タバコ吸う人は、吸わない人に比べて圧倒的に歯槽膿漏にかかりやすく、進行も速くなり、治療しても治りにくい傾向にあることが最近の研究でわかってきました。
ある統計では、歯槽膿漏にかかるリスクは、1日10本以上喫煙すると5.4倍に、10年以上吸っていると4.3倍に上昇し、しかも重症化しやすくなるというデータがあります。
タバコの煙には約4000種以上の化学物質が含まれそのうちの100種類が有害物質とされています。
特に有害とされるのは次の3つです。
1. ニコチン:強い依存性があります。体を守る免疫の機能も狂わせますので、病気に対する抵抗力が落ちたりアレルギーが出やすくなります。
2. タール:発がん性がある
3. 一酸化炭素:血液中で組織への酸素供給を妨げる
タバコは、歯周組織に非常に悪い影響を及ぼすことが明らかな存在です。
しかもやっかいなことに、歯肉の腫れや出血が見た目わかりにくくなり、患者さん自身が歯槽膿漏に気づきにくくもなります。
タバコに含まれるニコチンは、歯茎の血液の流れを悪くして、歯茎に酸素や栄養が十分に行き渡らします。
また歯茎の抵抗力が弱まり細菌と戦う白血球の働きが半分程度になり、免疫力も弱まっていきます。

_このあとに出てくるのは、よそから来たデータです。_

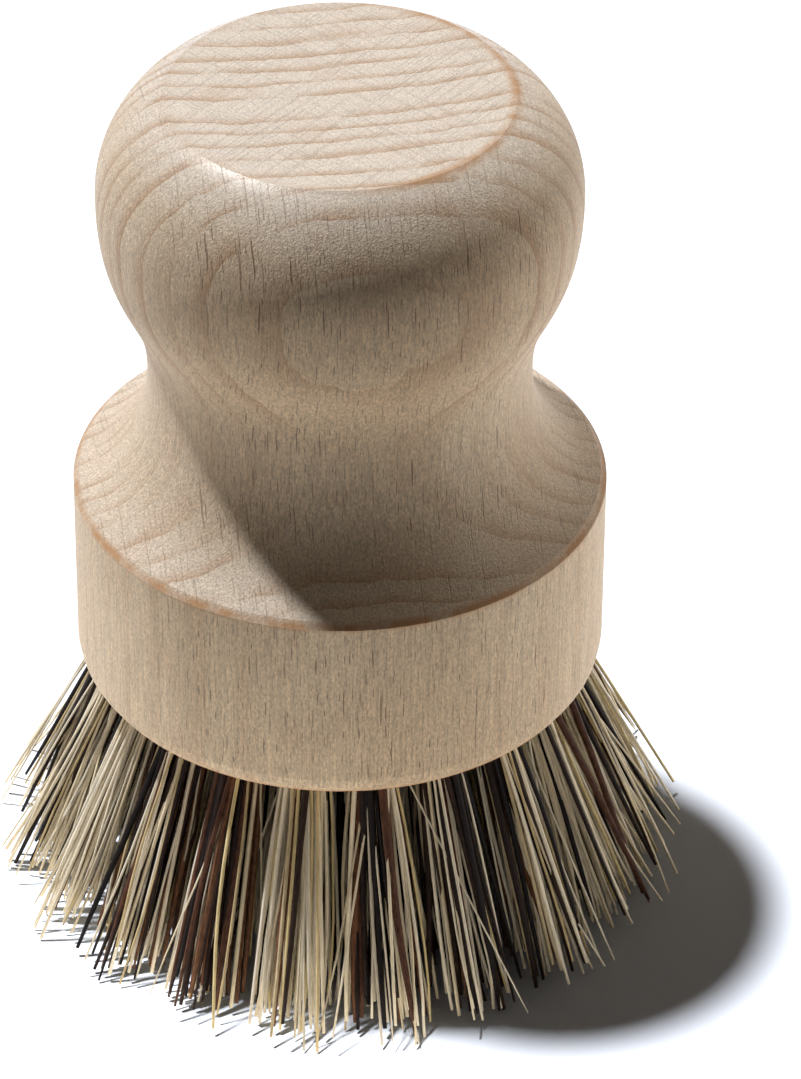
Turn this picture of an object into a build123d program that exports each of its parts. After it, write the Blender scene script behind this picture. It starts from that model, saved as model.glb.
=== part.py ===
from build123d import *
import os
from math import atan, cos, degrees, radians, sin, tan

# Palm brush: a turned beech block with a knob for the palm, and bundles of
# plant fibre stapled into fanned holes in its underside. Millimetres, Z up,
# origin on the axis at the level of the bristle tips.

# Turned block, heights counted from the drilled face up
base_diameter = 60.0
base_height = 24.5
neck_diameter = 42.8
neck_height = 38.5
knob_diameter = 53.4
knob_widest_height = 61.2
flat_top_diameter = 38.2
handle_height = 73.5
# How far the curve from neck to knob follows the upright at each of its ends
neck_hollow_reach = 11.0
knob_belly_reach = 13.0
# Fall of the flare where it runs out over the rim
rim_slope_degrees = 27.0

# Edges broken on the lathe, the round at the foot in a few flats
base_edge_round = 3.0
base_edge_flats = 4
rim_bevel = 0.7

# Rings of tufts about the one in the middle, fanned out from it
bristle_height = 28.0
inner_tuft_count = 6
middle_tuft_count = 12
outer_tuft_count = 20
ring_edge_margin = 0.7
outer_splay_degrees = 20.5

# Tuft holes, drilled in line with the bristles, their round in a few flats
hole_diameter = 5.0
hole_sides = 8
hole_depth = 11.0
hole_clearance = 0.1
drill_overrun = 3.0

# Packed and folded end of a tuft
bundle_sides = 6
bundle_reach = 1.0
fold_thickness = 1.4
fold_corner = 1.0

# Strands of one tuft, in two circles round its middle
inner_strands = 3
outer_strands = 5
inner_circle_share = 0.27
outer_circle_share = 0.66
strand_sides = 3
strand_width = 0.8
coarse_strand_width = 1.0
coarse_strand_step = 3
strand_root_depth = 0.8
tip_spread_share = 2.88
tip_unevenness = 3.2
trim_depth = 0.5

# Even scatter of the strands and of their lengths
golden_turn_degrees = 137.5
golden_share = 0.618

# Staples of flat wire
staple_side_gap = 0.4
wire_thickness = 0.5
wire_breadth = 1.0
leg_length = 7.0
leg_point_length = 0.9
staple_clearance = 0.05

# Worked out from the sizes above
hole_radius = hole_diameter / 2
outer_ring_radius = base_diameter / 2 - base_edge_round - ring_edge_margin - hole_radius
tuft_counts = {"inner": inner_tuft_count, "middle": middle_tuft_count, "outer": outer_tuft_count}
ring_pitch = outer_ring_radius / len(tuft_counts)
bundle_radius = hole_radius - hole_clearance
bundle_top = hole_depth - hole_clearance
crown_height = hole_depth - fold_thickness - wire_thickness
leg_top = crown_height + leg_length
leg_outer = hole_radius - staple_side_gap
leg_inner = leg_outer - wire_thickness


def block_outline():
    """Half outline of the turned block, from the axis out and back to the axis."""
    base_radius = base_diameter / 2
    wall_top = Vector(base_radius, base_height - rim_bevel)
    rim = Vector(base_radius - rim_bevel, base_height)
    neck = Vector(neck_diameter / 2, neck_height)
    widest = Vector(knob_diameter / 2, knob_widest_height)
    flat_edge = Vector(flat_top_diameter / 2, handle_height)
    up = Vector(0, 1)
    edge_centre = Vector(base_radius - base_edge_round, base_edge_round)
    edge_points = [
        edge_centre - up.rotate(Axis.Z, 90 * index / base_edge_flats) * base_edge_round
        for index in range(base_edge_flats + 1)
    ]

    drilled_face = Line((0, 0), edge_points[0])
    edge = Polyline(*edge_points)
    wall = Line(edge_points[-1], wall_top)
    bevel = Line(wall_top, rim)
    slope_rise = (rim.X - neck.X) * tan(radians(rim_slope_degrees))
    flare = Bezier(neck, Vector(neck.X, rim.Y + slope_rise), rim)
    ogee = Bezier(neck, neck + up * neck_hollow_reach, widest - up * knob_belly_reach, widest)
    shoulder = TangentArc(widest, flat_edge, tangent=up)
    flat_top = Line(flat_edge, (0, handle_height))
    axis = Line((0, handle_height), (0, 0))
    lower_edges = [drilled_face, edge, wall, bevel, flare]
    return make_face(lower_edges + [ogee, shoulder, flat_top, axis])


def turned_block():
    """The block before drilling, at its height above the bristle tips."""
    return Pos(0, 0, bristle_height) * revolve(Plane.XZ * block_outline(), Axis.Z)


def ring_splay(ring):
    """Lean of a ring's tufts in degrees: their slope grows evenly from the axis out."""
    return degrees(atan(tan(radians(outer_splay_degrees)) * ring * ring_pitch / outer_ring_radius))


def ring_places(ring, count):
    """Frames of a ring's hole mouths, with Z up along the hole and X away from the axis."""
    lean = Pos(ring * ring_pitch, 0, 0) * Rot(0, -ring_splay(ring), 0)
    turns = [360 * (index + ring / 2) / count for index in range(count)]
    return [Pos(0, 0, bristle_height) * Rot(0, 0, turn) * lean for turn in turns]


def prism(points, half_breadth):
    """A closed outline in the YZ plane, thickened alike to both sides of it."""
    outline = make_face(Polyline(*points, close=True))
    return extrude(Plane.YZ * outline, half_breadth, both=True)


def staple():
    """U-shaped staple of flat wire, with a crown and two pointed legs."""
    leg_shoulder = leg_top - leg_point_length
    half_outline = [
        (leg_outer, crown_height),
        (leg_outer, leg_shoulder),
        (leg_inner, leg_top),
        (leg_inner, crown_height + wire_thickness),
    ]
    other_half = [(-across, height) for across, height in reversed(half_outline)]
    return prism(half_outline + other_half, wire_breadth / 2)


def drilling():
    """What the drill and the two staple legs take out of the wood for one tuft."""
    round_hole = RegularPolygon(hole_radius, hole_sides, major_radius=False)
    bore = extrude(round_hole, hole_depth + drill_overrun)
    outer = leg_outer + staple_clearance
    inner = leg_inner - staple_clearance
    slot_top = leg_top + staple_clearance
    points = [(inner, crown_height), (outer, crown_height), (outer, slot_top), (inner, slot_top)]
    leg_slot = prism(points, wire_breadth / 2 + staple_clearance)
    return (Pos(0, 0, -drill_overrun) * bore) + [leg_slot, mirror(leg_slot, Plane.XZ)]


def folded_root():
    """The packed, folded end of a tuft inside its hole, with room for the staple."""
    half_side_angle = 180 / bundle_sides
    flat_radius = bundle_radius * cos(radians(half_side_angle))
    section = Rot(0, 0, half_side_angle) * RegularPolygon(bundle_radius, bundle_sides)
    plug = Pos(0, 0, -bundle_reach) * extrude(section, bundle_top + bundle_reach)
    # The fold turns over the staple, so the end is rounded off to both sides of it
    corner_points = [
        (flat_radius, bundle_top - fold_corner),
        (flat_radius, bundle_top),
        (flat_radius - fold_corner, bundle_top),
    ]
    corner = Rot(0, 0, 90) * prism(corner_points, bundle_radius)
    inner = leg_inner - staple_clearance
    crown_low = crown_height - staple_clearance
    crown_high = crown_height + wire_thickness + staple_clearance
    right_side = [
        (bundle_radius, crown_low),
        (bundle_radius, hole_depth),
        (inner, hole_depth),
        (inner, crown_high),
    ]
    left_side = [(-across, height) for across, height in reversed(right_side)]
    staple_way = prism(right_side + left_side, wire_breadth / 2 + staple_clearance)
    return plug - [corner, mirror(corner, Plane.YZ), staple_way]


def strand_roots(twist):
    """Where a tuft's strands leave its packed root, each as a distance and a turn."""
    circles = [(inner_strands, inner_circle_share), (outer_strands, outer_circle_share)]
    return [
        (bundle_radius * share, twist + 360 * index / count)
        for count, share in circles
        for index in range(count)
    ]


def strand(number, distance, turn, splay):
    """One strand in the frame of its hole, ending near the level of the bristle tips."""
    width = coarse_strand_width if number % coarse_strand_step == 0 else strand_width
    across = Vector(distance, 0).rotate(Axis.Z, turn)
    root = Vector(across.X, across.Y, strand_root_depth - bundle_reach)
    run = Vector(across.X, across.Y) * (tip_spread_share - 1) - Vector(0, 0, bristle_height)
    # The lean of the hole turns both into heights above the bristle tips
    root_height = bristle_height + root.rotate(Axis.Y, -splay).Z
    fall = -run.rotate(Axis.Y, -splay).Z
    tip_height = tip_unevenness * (number * golden_share % 1) - trim_depth
    run = run * ((root_height - tip_height) / fall)
    corner_radius = width / 2 / sin(radians(180 / strand_sides))
    section = Rot(0, 0, turn + 180 / strand_sides) * RegularPolygon(corner_radius, strand_sides)
    return extrude(Pos(*root) * section, run.length, dir=run)


def tuft(number, place, splay, root):
    """One bundle: a folded root, its strands fused to it, cut flat at the tips."""
    roots = strand_roots(golden_turn_degrees * number)
    strands = [
        strand(number * len(roots) + index, distance, turn, splay)
        for index, (distance, turn) in enumerate(roots)
    ]
    bundle = place * (root + strands)
    return split(bundle, Plane.XY, keep=Keep.TOP)


def main():
    os.makedirs("parts", exist_ok=True)
    root = folded_root()
    pin = staple()
    drill = drilling()
    drillings = []
    number = 0
    rings = [("centre", 1), *tuft_counts.items()]
    for ring, (ring_name, count) in enumerate(rings):
        places = ring_places(ring, count)
        for index, place in enumerate(places):
            bundle = tuft(number, place, ring_splay(ring), root)
            export_step(bundle, f"parts/tuft_{ring_name}_{index + 1:02d}.step")
            number += 1
        drillings += [place * drill for place in places]
        staples = Compound(children=[place * pin for place in places])
        export_step(staples, f"parts/staples_{ring_name}.step")
    export_step(turned_block() - drillings, "parts/handle_block.step")


main()
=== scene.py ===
"""A palm brush of turned beech with tufts of mixed plant fibre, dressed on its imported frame."""

import logging
import math
import random
from dataclasses import dataclass, field, replace
from enum import Enum

import bmesh
import bpy
from mathutils import Matrix, Vector


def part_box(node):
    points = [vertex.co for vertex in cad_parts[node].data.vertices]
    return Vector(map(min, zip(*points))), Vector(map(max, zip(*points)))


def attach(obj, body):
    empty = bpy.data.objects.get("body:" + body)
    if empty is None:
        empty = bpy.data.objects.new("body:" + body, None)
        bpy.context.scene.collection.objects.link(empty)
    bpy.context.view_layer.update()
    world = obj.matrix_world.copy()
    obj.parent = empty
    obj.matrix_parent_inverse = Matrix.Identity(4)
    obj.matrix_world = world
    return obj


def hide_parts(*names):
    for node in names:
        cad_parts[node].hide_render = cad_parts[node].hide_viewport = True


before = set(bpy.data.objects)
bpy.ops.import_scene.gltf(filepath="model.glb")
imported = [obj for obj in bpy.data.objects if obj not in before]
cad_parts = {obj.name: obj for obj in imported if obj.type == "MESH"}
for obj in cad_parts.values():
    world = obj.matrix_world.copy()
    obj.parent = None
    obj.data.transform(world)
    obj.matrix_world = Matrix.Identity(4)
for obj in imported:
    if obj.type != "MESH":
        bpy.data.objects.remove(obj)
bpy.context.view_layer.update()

Colour = tuple[float, float, float]
Triple = tuple[float, float, float]
Pair = tuple[float, float]
Socket = bpy.types.NodeSocket
Source = float | tuple[float, ...] | Socket

MILLIMETRE = 0.001
NOISE_MIDDLE = 0.5
WHITE: Colour = (1.0, 1.0, 1.0)
FIBRE_TINT = "fibre_tint"
FIBRE_PLACE = "fibre_place"

log = logging.getLogger("palm_brush")


def opaque(colour: Colour) -> tuple[float, float, float, float]:
    """A linear colour with full alpha, as sockets and attributes hold it."""
    return (*colour, 1.0)


@dataclass(frozen=True)
class Noise:
    """One noise of a finish: the size of its features on X, Y and Z in metres, and how fine it goes."""

    features: Triple
    detail: float = 2.0
    roughness: float = 0.5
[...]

さらには、タバコは唾液の分泌を抑えるため、プラークや歯石がつきやすくなります。
上のグラフに明らかなように、タバコの本数が多ければ多いほど歯槽膿漏になりやすく、重症化することがわかっています。
だからタバコを吸っている人は、いくらきれいに歯を磨き、例え歯科医院に通っていても歯槽膿漏が良くならないことが多いのです。
実際、治療を始めても歯肉の悪化は改善しにくく、手術を行ったとしても効果の現われ方が非喫煙者よりも低いのです。